The parallel to this is very close, to the extent that it includes a transliteration of text similar to the Pali, with all of the below being transliterated with the exception of 問 (praśna, pañha).

波羅延低舍彌德勒所問
bō luó yán dī shě mí dé lēi (suowèn)
pārāyaṇe (??) maitreyapraśne
pārāyane metteyyapañhe

It includes this that is not in the Pali version, which might be interesting:
Moreover, he said: "Existence is the first end, the origination of existence is the second end, experience is the middle, and desire is that which sews," and it is like this explained until (coming to) "is liberated from suffering." Moreover, he said: "The body is the first end, the origination of the body is the second end, desire is that which sews," and like this it is explained until (coming to) "is liberated from suffering."
(Saṃyuktāgama 1164)

It is interesting, because it appears to preserve instructions to the reciter, something common in agama texts.
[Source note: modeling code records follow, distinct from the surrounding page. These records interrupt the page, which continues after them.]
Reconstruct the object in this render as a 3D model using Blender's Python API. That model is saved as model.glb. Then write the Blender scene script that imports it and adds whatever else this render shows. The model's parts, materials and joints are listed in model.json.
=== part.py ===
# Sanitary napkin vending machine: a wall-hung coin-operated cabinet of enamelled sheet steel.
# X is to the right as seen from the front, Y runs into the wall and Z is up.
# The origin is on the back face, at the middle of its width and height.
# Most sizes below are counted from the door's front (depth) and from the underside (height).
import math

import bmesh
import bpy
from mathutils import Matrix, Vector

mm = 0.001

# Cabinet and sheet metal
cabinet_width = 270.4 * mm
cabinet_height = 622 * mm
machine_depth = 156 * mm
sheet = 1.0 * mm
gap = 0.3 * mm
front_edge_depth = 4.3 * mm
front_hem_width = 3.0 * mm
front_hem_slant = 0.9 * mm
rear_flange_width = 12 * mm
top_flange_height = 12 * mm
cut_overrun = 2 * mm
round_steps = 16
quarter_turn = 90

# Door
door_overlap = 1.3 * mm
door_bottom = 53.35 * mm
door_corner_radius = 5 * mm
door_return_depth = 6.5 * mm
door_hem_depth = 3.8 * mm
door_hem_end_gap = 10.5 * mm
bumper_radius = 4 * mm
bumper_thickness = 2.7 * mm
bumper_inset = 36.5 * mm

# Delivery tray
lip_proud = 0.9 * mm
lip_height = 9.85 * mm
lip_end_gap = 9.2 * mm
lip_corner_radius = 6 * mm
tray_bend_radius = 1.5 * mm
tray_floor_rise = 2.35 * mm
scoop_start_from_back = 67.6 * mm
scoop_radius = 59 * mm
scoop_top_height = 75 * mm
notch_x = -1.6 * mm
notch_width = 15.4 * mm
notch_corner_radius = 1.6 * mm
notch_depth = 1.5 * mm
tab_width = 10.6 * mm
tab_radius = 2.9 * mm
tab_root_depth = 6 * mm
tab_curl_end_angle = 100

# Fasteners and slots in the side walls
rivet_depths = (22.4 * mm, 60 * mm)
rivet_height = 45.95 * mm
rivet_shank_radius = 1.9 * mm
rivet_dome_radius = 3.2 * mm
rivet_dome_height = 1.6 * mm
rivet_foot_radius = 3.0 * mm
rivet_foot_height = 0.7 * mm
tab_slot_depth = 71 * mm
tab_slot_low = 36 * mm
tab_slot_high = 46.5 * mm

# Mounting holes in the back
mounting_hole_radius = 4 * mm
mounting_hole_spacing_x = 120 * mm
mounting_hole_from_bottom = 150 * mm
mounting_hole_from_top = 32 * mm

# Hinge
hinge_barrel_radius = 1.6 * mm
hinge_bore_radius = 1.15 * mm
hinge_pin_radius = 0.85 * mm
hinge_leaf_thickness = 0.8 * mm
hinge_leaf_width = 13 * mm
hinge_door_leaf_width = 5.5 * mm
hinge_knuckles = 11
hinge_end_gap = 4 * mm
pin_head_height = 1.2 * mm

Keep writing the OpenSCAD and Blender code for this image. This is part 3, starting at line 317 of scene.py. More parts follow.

I can think of another example of instructions to the reciter in the text, but it will take me a moment to find it.
Last edited by Coëmgenu on Fri Nov 13, 2020 9:48 am, edited 1 time in total.
Then, the monks sang this gāthā:

These bodies are like foam.
Them being frail, who can rejoice in them?
The Buddha attained the vajra-body.
Still, it becomes inconstant and rots.
The many Buddhas are vajra-entities.
All are also subject to inconstancy.
Quickly ended, like melting snow --
how could things be different?

The Buddha passed into parinirvāṇa afterward.